The researchers also noticed two details that sharpened the picture. First, men generally had higher monocyte counts than women, so a single threshold may blur risk in both directions. Second, isolated DNMT3A mutations, a common clonal hematopoiesis finding, seemed less ominous in this specific setting than other mutation patterns. When the authors adjusted the CMUS/CCMUS definition using sex-specific monocyte thresholds and excluded isolated DNMT3A mutations, the association with future myeloid neoplasia became stronger.
In plain English: the old rulebook caught some real risk, but it also scooped up people who may not belong in the same risk bucket. The new version uses a finer sieve.
Enter MoSAIC, the Blood Count Whisperer
Then the paper takes its machine-learning turn.
The team built MoSAIC, short for “Monocytosis with SRSF2 Automatically Inferred from Counts,” to predict SRSF2 mutation status using complete blood count indices alone. SRSF2 is a spliceosome gene often seen in CMML and higher-risk clonal states. If genes are the recipe book, spliceosome mutations are like a distracted editor moving commas around in every recipe. Suddenly the cake is soup.
MoSAIC used a random forest classifier, which is basically a crowd of decision trees voting on the answer. One tree might overreact like a first-year med student with WebMD access. A forest is calmer. It asks many slightly different questions, then takes the vote.
The practical promise is obvious: genomic testing is powerful, but it is not always available, cheap, or ordered early. CBCs, by contrast, are everywhere. They are the supermarket receipt of medicine: not glamorous, but surprisingly revealing if you know what to look for.
The authors then checked their findings in an independent cohort of 625,328 Danish primary care patients. That external validation is the part of the movie where the detective leaves the lab and tests the theory in another city.
Why This Is Useful, Not Magical
This paper does not say a CBC can diagnose hidden blood cancer by itself. It does not say everyone with high monocytes needs panic, sequencing, and a dramatic soundtrack.
It says risk is structured.
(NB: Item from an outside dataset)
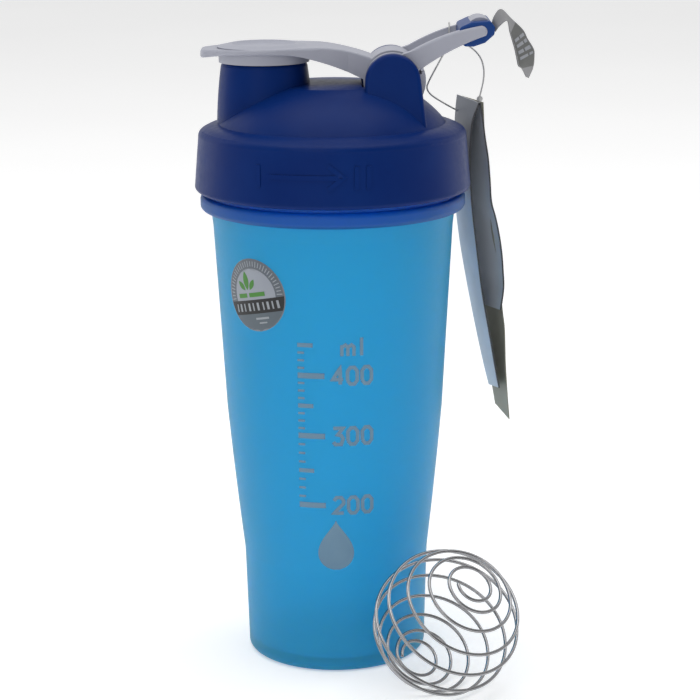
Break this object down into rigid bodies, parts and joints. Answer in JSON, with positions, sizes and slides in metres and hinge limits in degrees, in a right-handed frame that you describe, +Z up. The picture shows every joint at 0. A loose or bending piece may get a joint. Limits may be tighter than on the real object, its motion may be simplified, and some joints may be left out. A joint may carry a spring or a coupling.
{
  "type": "protein shaker bottle",
  "caption": "Shaker bottle with a screw lid, spout under a hinged flip cap, a hinged carry loop, a loose wire whisk ball and a hang tag.",
  "frame": {"origin": "centre of the bottle's foot, on the plane it stands on", "axes": "+Z up along the bottle's axis, -X towards the spout, +X towards the hinge and the carry loop"},
  "size_m": [0.1209, 0.1268, 0.233],
  "materials": {
    "bottle_plastic": "translucent, fine satin",
    "lid_plastic": "satin",
    "seal_rubber": "matte",
    "pin_steel": "turned",
    "grey_plastic": "satin",
    "grip_plastic": "satin",
    "wire_steel": "polished wire",
    "sticker_foil": "metallised film",
    "tag_card": "coated card",
    "clear_nylon": "clear",
    "flag_paper": "coated paper"
  },
  "bodies": {
    "bottle": {"bottle": "bottle_plastic", "round_sticker": "sticker_foil"},
    "seal_ring": {"lid_seal": "seal_rubber"},
    "lid": {"lid": "lid_plastic", "hinge_pin": "pin_steel"},
    "cap": {"flip_cap": "grey_plastic"},
    "loop": {"carry_loop": "grey_plastic", "loop_end_grip": "grip_plastic", "flag_tag": "flag_paper"},
    "tag": {"hang_tag": "tag_card", "tag_fastener": "clear_nylon", "fastener_bead": "clear_nylon"},
    "ball": {"whisk_ball": "wire_steel"}
  },
  "joints": [
    {"name": "lid_rise", "type": "slide", "parent": "bottle", "child": "seal_ring", "axis": [0, 0, 1], "range_m": [0, 0.00751]},
    {"name": "lid_turn", "type": "hinge", "parent": "seal_ring", "child": "lid", "pos_m": [0, 0, 0.18], "axis": [0, 0, 1], "range_deg": [0, 450]},
    {"name": "cap_hinge", "type": "hinge", "parent": "lid", "child": "cap", "pos_m": [0.0212, 0, 0.2108], "axis": [0, 1, 0], "range_deg": [0, 98]},
    {"name": "loop_hinge", "type": "hinge", "parent": "lid", "child": "loop", "pos_m": [0.0212, 0, 0.2108], "axis": [0, 1, 0], "range_deg": [-2, 15]},
    {"name": "tag_swing", "type": "hinge", "parent": "loop", "child": "tag", "pos_m": [0.0425, 0, 0.2225], "axis": [0, 1, 0], "range_deg": [-15.5, 2.5]},
    {"name": "whisk_ball_lift", "type": "slide", "parent": "bottle", "child": "ball", "axis": [0.1031, -0.1397, 0.9848], "range_m": [0, 0.15]}
  ],
  "couplings": [
    {"joint": "lid_rise", "follows": "lid_turn", "m_per_rad": 0.00095493},
    {"joint": "tag_swing", "follows": "loop_hinge", "ratio": -1}
  ]
}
Some combinations of cell counts, cytopenias, sex-specific thresholds, and mutation patterns point toward a higher-risk state. If reproducible in more health systems, that could help clinicians decide who needs closer monitoring, molecular testing, or specialist review.
The bigger idea is also very modern: machine learning may be most useful in medicine when it does not pretend to be a wizard. MoSAIC is not reading minds. It is squeezing extra signal from routine data clinicians already collect. That is less flashy than a robot doctor and much more believable.
And for patients, that is the real story. A boring blood test may become a smarter early-warning system. Still boring, ideally. In medicine, boring is often the luxury version.
References
-
Dunn WG, Sachs MC, Maggi M, et al. “The prevalence and clinical significance of clonal monocytosis.” Blood. 2026. DOI: 10.1182/blood.2025031883. PMID: 41802133.
-
Weeks LD, Niroula A, Neuberg D, et al. “Prediction of Risk for Myeloid Malignancy in Clonal Hematopoiesis.” NEJM Evidence. 2023;2(5). DOI: 10.1056/EVIDoa2200310. PMID: 37483562.
-
Dunn WG, Withnell I, Gu M, et al. “CHIC: A machine learning framework for inferring the presence of high-risk clonal hematopoiesis using complete blood count data.” HemaSphere. 2025. DOI: 10.1002/hem3.70169.
-
Patnaik MM, Tefferi A. “Chronic myelomonocytic leukemia: 2024 update on diagnosis, risk stratification and management.” American Journal of Hematology. 2024;99(6):1142-1165. DOI: 10.1002/ajh.27271. PMID: 38450850.
-
Singh J, Li N, Ashrafi E, et al. “Clonal hematopoiesis of indeterminate potential as a prognostic factor: a systematic review and meta-analysis.” Blood Advances. 2024;8(15):3771-3784. DOI: 10.1182/bloodadvances.2024013228.
Disclaimer: This blog post is a simplified summary of published research for educational purposes. The accompanying illustration is artistic and does not depict actual model architectures, data, or experimental results. Always refer to the original paper for technical details.